The term strange occupies a powerful position in the early modern English vocabulary, and it is one tool through which early modern English speakers and writers attempted to understand and articulate the human experience. It therefore provides a fascinating example of one way in which a culture processes major change in a period of newness, doubt, and aesthetic and linguistic development. This is just as true of the more “provincial” area of Chester as it is of London or the royal court.
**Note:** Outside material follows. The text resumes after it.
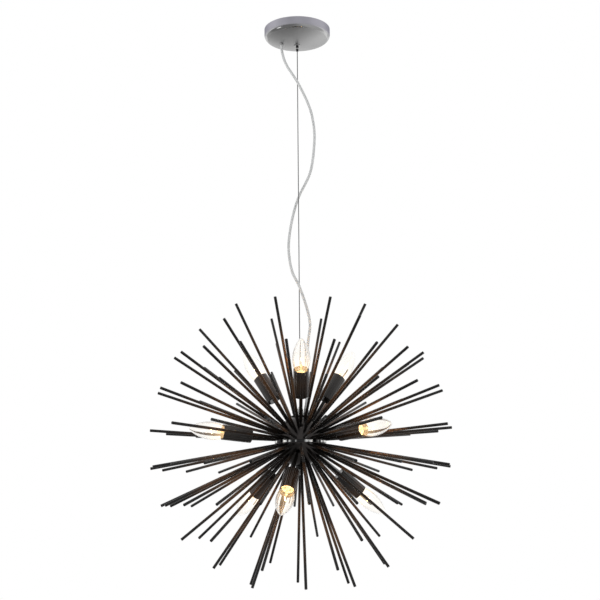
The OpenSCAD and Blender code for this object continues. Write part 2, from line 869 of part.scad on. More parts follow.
// Thin screw cap with its insulator and contact
module bulb_cap(n) {
    color("silver")
        at_light(n)
            difference() {
                union() {
                    translate([0, 0, contact_r])
                        cylinder(d1 = 4, d2 = 5, h = 1, $fn = small_fn);
                    translate([0, 0, contact_r + 1])
                        cylinder(d1 = 7, d2 = cap_d - 1.4, h = 2, $fn = small_fn);
                    translate([0, 0, contact_r + 3])
                        cylinder(d = cap_d - 0.8, h = cap_l - 6, $fn = round_fn);
                    translate([0, 0, cap_top - 3])
                        cylinder(d = cap_d, h = 3, $fn = round_fn);
                }
                translate([0, 0, contact_r + 4])
                    cylinder(d = cap_d - 0.8 - 2 * cap_wall, h = cap_l, $fn = round_fn);
            }
}

ceiling_bracket();
canopy_cup();
terminal_block();
gripper_body();
gripper_nuts();
gripper_plunger();
plunger_spring();
wire_tail();
canopy_cord_gland();
canopy_cord_tail();
suspension_wire();
cord_upper_stretch();
power_cord();
hub_upper_shell();
hub_lower_shell();
hub_belt();
hub_lid();
centre_tube();
wire_anchor();
bottom_nut();
hub_cord_gland();
hub_cord_tail();
hub_connector();
rod_row(0);  // rods_row_1
rod_row(1);  // rods_row_2
rod_row(2);  // rods_row_3
rod_row(3);  // rods_row_4
rod_row(4);  // rods_row_5
rod_row(5);  // rods_row_6
rod_row(6);  // rods_row_7
rod_row(7);  // rods_row_8
rod_row(8);  // rods_row_9
rod_row(9);  // rods_row_10
arm_tubes();
covers(0);  // covers_upper
covers(1);  // covers_middle
covers(2);  // covers_lower
holders(0);  // holders_upper
holders(1);  // holders_middle
holders(2);  // holders_lower
bulb_glass(0);  // bulb_1_glass
bulb_glass(1);  // bulb_2_glass
bulb_glass(2);  // bulb_3_glass
bulb_glass(3);  // bulb_4_glass
bulb_glass(4);  // bulb_5_glass
bulb_glass(5);  // bulb_6_glass
bulb_glass(6);  // bulb_7_glass
bulb_glass(7);  // bulb_8_glass
bulb_glass(8);  // bulb_9_glass
bulb_cap(0);  // bulb_1_cap
bulb_cap(1);  // bulb_2_cap
bulb_cap(2);  // bulb_3_cap
bulb_cap(3);  // bulb_4_cap
bulb_cap(4);  // bulb_5_cap
bulb_cap(5);  // bulb_6_cap
bulb_cap(6);  // bulb_7_cap
bulb_cap(7);  // bulb_8_cap
bulb_cap(8);  // bulb_9_cap
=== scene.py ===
"""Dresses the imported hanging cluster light: finishes, domed canopy, glass candles with their
filaments, threads, strands of the wire, power cord, studio and camera."""

import math

import bpy
from bpy.props import FloatProperty, FloatVectorProperty, IntProperty, PointerProperty
from mathutils import Matrix, Vector


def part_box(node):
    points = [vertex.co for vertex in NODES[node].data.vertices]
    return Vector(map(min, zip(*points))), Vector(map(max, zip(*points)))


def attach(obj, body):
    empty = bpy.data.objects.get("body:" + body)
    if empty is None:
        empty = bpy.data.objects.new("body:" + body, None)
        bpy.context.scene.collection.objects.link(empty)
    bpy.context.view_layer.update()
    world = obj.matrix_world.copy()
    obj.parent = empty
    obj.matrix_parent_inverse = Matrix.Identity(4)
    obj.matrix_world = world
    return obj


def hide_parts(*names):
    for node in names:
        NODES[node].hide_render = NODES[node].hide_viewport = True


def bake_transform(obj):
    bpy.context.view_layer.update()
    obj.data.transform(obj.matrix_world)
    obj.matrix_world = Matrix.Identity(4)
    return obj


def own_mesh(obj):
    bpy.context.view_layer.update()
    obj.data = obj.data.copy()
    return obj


bl_info = {
    "name": "Hanging cluster light",
    "version": (1, 0, 0),
    "blender": (4, 5, 0),
    "location": "View3D > Sidebar > Cluster light",
    "description": "Models and finishes a round hanging light with rods and candle bulbs",
    "category": "Object",
}

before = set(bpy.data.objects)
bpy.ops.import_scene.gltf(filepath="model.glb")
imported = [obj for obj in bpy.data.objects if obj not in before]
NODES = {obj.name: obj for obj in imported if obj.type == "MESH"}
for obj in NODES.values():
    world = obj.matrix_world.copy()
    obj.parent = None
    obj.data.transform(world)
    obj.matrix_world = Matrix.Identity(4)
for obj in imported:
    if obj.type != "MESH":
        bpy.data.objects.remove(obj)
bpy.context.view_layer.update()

MM = 0.001
TURN = 2 * math.pi
JOIN_WITHIN = 0.00001

# Hub centre, where all rods and lights start
HUB = Vector((0, 0, -0.864))

# Camera fitted to the photograph: place, angles in degrees, lens and sensor in millimetres
CAMERA_AT = (0.0013, -2.2872, HUB.z - 0.1412)
CAMERA_PITCH, CAMERA_ROLL = 10.516, -0.485
CAMERA_LENS, CAMERA_SENSOR = 69.04, 36

# Latitude of each row of lights and azimuth of its first light, in degrees
LIGHT_ROWS = ((55, 1.5), (5.5, 48.5), (-39, -12))
LIGHTS_IN_ROW = 3
LIGHTS = LIGHTS_IN_ROW * len(LIGHT_ROWS)

# Distances from the hub centre along the axis of a light
HOLDER_FACE = 0.1492
LEAD_FOOT, LEAD_TOP = 0.1665, 0.1805
BULB_LAMP = 0.183

# Points of the cord's centreline from the gland to the hub, in millimetres
CORD_POINTS = (
    (-33, 0, -34), (-32, -1, -50), (-23, -5, -80), (0, -9, -120), (21, -7, -165), (31, -3, -200),
    (34, 0, -245), (25, 6, -310), (0, 9, -364), (-14, 6, -414), (-21, 0, -470), (-15, -6, -520),
    (0, -9, -554), (14, -5, -595), (21, 0, -630), (17, 3, -665), (14, 2, -710), (13, 0, -760),
    (13, 0, -785), (13, 0, -803),
)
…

For early modern England, “strangeness” is at the root of legal questions of immigration and nationhood, it provides the means to make sense of challenging natural phenomena, and it is a site of debate about human communication and how individuals process and articulate their experience of the physical and social world. In the early years of James’s reign, the word begins to take on even more concentrated associations as it fell into the cultural spotlight: how is language related to thought and can words be trusted? What do mechanical inventions signify and to what ends can they be used? How should forbidden or queer desire be expressed? How can we relate powerful sensory experiences?
Strangeness in Jacobean Drama aims to plant some of the seeds for exploring these questions and identifying the widespread cultural and dramatic significance of “strangeness.” In some oblique way, I also wonder if it might tell us something about the experience of living through times of extreme uncertainty and scepticism (something achingly familiar to us in 2020). For, as I suggest in the book, the early modern concept of strangeness doesn’t simply serve to reflect or accept profound doubt but reacts to it—it represents an “attempt to resist total uncertainty and confusion by constructing open-ended and productively ambiguous aesthetic and linguistic responses.”